Image of The Mantis: A Novel (The Assassins Series)
Author(s): 
Translator(s): 
Release Date: 
November 7, 2023
Publisher/Imprint: 
The Overlook Press
Pages: 
256
Reviewed by: 

“The story is a fascinating one, filled with moments of excitement and flashes of humor . . .”

What happens when a contract is put out on a hit man and the assigned killer is supposed to be the target of that hit man? How can you kill someone years after your own death? These bizarre questions are at the heart of Kotaro Isaka’s humorous thriller, The Mantis.

Kabuto has a mundane job in an office supply company. He has a wife he both loves and fears and a good relationship with his teenage son, Katsumi. He is also a hired assassin. Kabuto’s employer is “the doctor,” who cloaks his kill orders in medical terminology: killings are “surgeries,” Kabuto’s job is “treatment.” Kabuto Is tired of killing and doesn’t want to add “any more things that I wouldn’t be proud of telling my kid.” When Kabuto tells the doctor he doesn’t want to kill anymore, the doctor threatens his family. One does not leave the doctor’s employ alive.

When he isn’t working for the doctor, Kabuto uses his physical strength and experience to rescue people who are being bullied. When threatened or when he sees that others are being threatened, this seemingly meek man has the powers of a comic book hero.

Kabuto is also tired of his loneliness. He seeks friendship and briefly finds it with Nanomura, a department store security guard. Kabuko isn’t sure what friendship means, but wants to act like a friend to Nanomura. The men get closer until they receive orders to kill each other. Nanomura also wants to get out of the killing business but has to kill Kabuto to protect his family from the doctor’s vengeance. The two friends are forced by circumstance to battle each other.

The final, and strongest section of the novel takes place ten years later.
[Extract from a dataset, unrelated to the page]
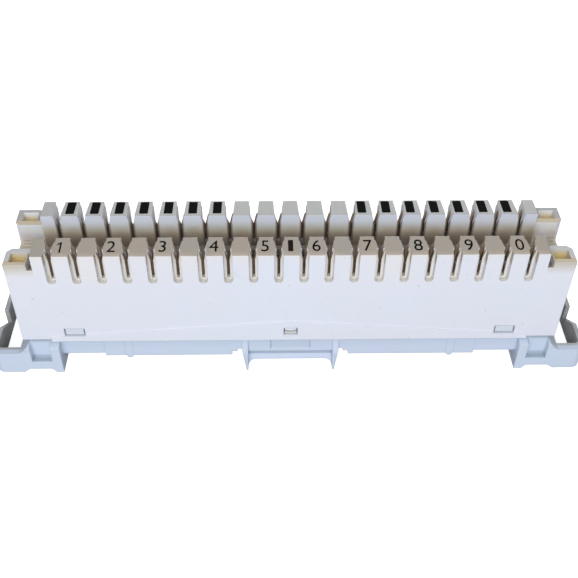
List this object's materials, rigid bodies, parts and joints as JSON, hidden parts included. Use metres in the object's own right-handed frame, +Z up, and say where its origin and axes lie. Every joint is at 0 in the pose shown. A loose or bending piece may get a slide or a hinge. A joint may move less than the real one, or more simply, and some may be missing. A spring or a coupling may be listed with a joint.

Katsumi now has a wife and child but is intent on understanding better his father’s life. Father’s and son’s narratives and voices alternate as Katsumi witnesses his father’s last act of foiling evil.

The story is a fascinating one, filled with moments of excitement and flashes of humor; however, there is a stylistic flatness that made reading the book less pleasurable than it should have been given the clever premise and vibrancy of the story. It is not clear whether it is Isaka’s intention or the fault of the translator. The story could have used more vivid telling. 

The volume also contains an 18-page excerpt from another Isaka novel, Three Assassins.